Here is how to install Ubuntu on an XE303C12:
https://sites.google.com/a/chromium.org/dev/chromium-os/developer-information-for-chrome-os-devices/samsung-arm-chromebook
The instructions put the Ubuntu on an SDHC card, but you could put it on the internal eMMC chip by typing different device names. Someone has reported success with openSUSE. I will be installing Debian this weekend. The bumps I expect to meet are:
Samsung's kernel will work fine. Debian's default kernel will probably be missing some device drivers. I expect compiling the latest stable kernel will fix most of that and the rest will get fixed within about two stable kernel releases.
The hardware should be able to run armhf, but I suspect armel will be easier to get working. armhf uses the floating point hardware, but armel does not.
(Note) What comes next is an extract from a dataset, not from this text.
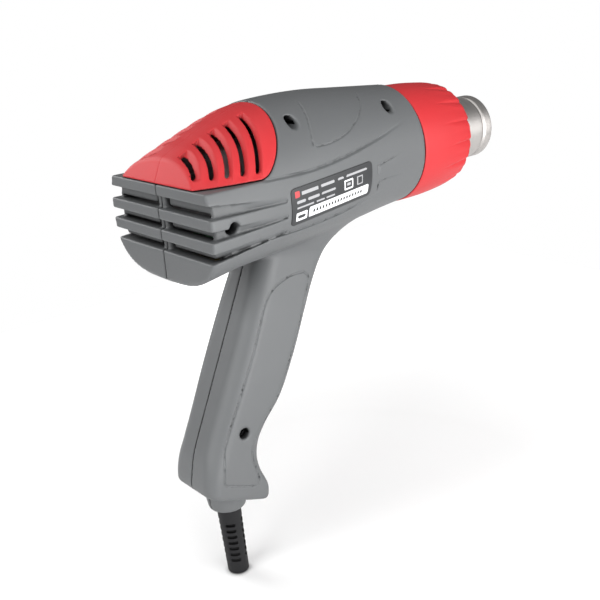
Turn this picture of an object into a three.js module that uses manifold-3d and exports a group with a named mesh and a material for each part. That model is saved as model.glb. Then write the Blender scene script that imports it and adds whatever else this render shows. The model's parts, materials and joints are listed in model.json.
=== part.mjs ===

The opengl library is not open source. The vendor supplied one will be either armhf or armel. The Mali 200 and 400 GPU's are being reverse engineered (see project Lima). The XE303C12 uses Mali 600.
Why would it be ironic for a what's basically an ultra cheap development board to outsell a fully specified tablet computer. They cost vastly different prices and are intended for vastly different markets.
Of course the Pi will outsell the surface, there would be something seriously wrong if it didn't. Do you know what irony is?
You are Alanis and ICMFP.
Well it would be an example of cosmic irony, if nothing else. A software company that spends millions, if not billions, on advertising, telling us how easy their "PCs" (well, PC OSs) are to use and they'll make us more productive and so on, losing out to a non-profit venture that's interested only in the educational market and uses (horror of horrors) Linux on their kit computer.
Upvote for claiming your five pounds, though I am not Alanis :)
If PC sales remain flat there will be 400M new Win8 devices this year? But there are only 670M Win7 devices? Is it just me or do those figures not seem to stack up? Or are they including a forecast of 300M Win8 phones in the 400M?
Paris because I'm assuming I am having a Paris moment and someone will explain how these figures do stack up.
Anything Balmer says I would take with a pinch of salt.
They KNOW there is no way to prove one way or another if his claims are true, and they aren't gonna say it flopped are they.
Microsoft are in trouble. Man on the street doesn't know and doesn't care about Windows 8, Surface or Windows Phone.
THAT WE KNOW...
"Microsoft are in trouble. Man on the street doesn't know and doesn't care about Windows 8, Surface or Windows Phone.
THAT WE KNOW..."
I'm guessing that if you actually got out on the street and asked people, more know about, and indeed care about, Windows stuff than Ubuntu. Or any other Linux, for that matter. So despite the shouting, I really doubt you do know. Unless you were waiting for one of your Linux User Group mates to come over and collared him as he approached your drive ...
Sorry Mr Ballmer, but your Win 8 OS looks too much like a damn Android screen. I HATE ANDROID ! Add to that the fact that Vista and Win 7 cannot remember the location and size of the last window a program used (XP could) - it doesn't inspire much hope for the future of MS. Plus WIN 8 will require dedicated Win 8 only programs (like I-Phones) - major FAIL. I'm sticking with WIN XP - the last version of Windows that worked fairly decent. Sure, MS no longer supports Win XP, but can you call Win 8 an improvement ? Cos I don't.
Put on the thigh-high waders - the BS at MS will be getting deep. It's a foot deep now, and climbing.
"Win 8 OS looks too much like a damn Android screen."
Or as Jim Carey might say...
Sorry, I call shenanigans.
According to Ballmer, in the three days since the formal launch of Windows 8 and Surface on Friday, Microsoft has sold four million Windows 8 upgrades
Gosh, that’s impressive. That’s even more than Mountain Lion, which only managed 3 million in the first few days. Until you compare the user base, and realise that Win 8 has only manage to excite a pathetic few.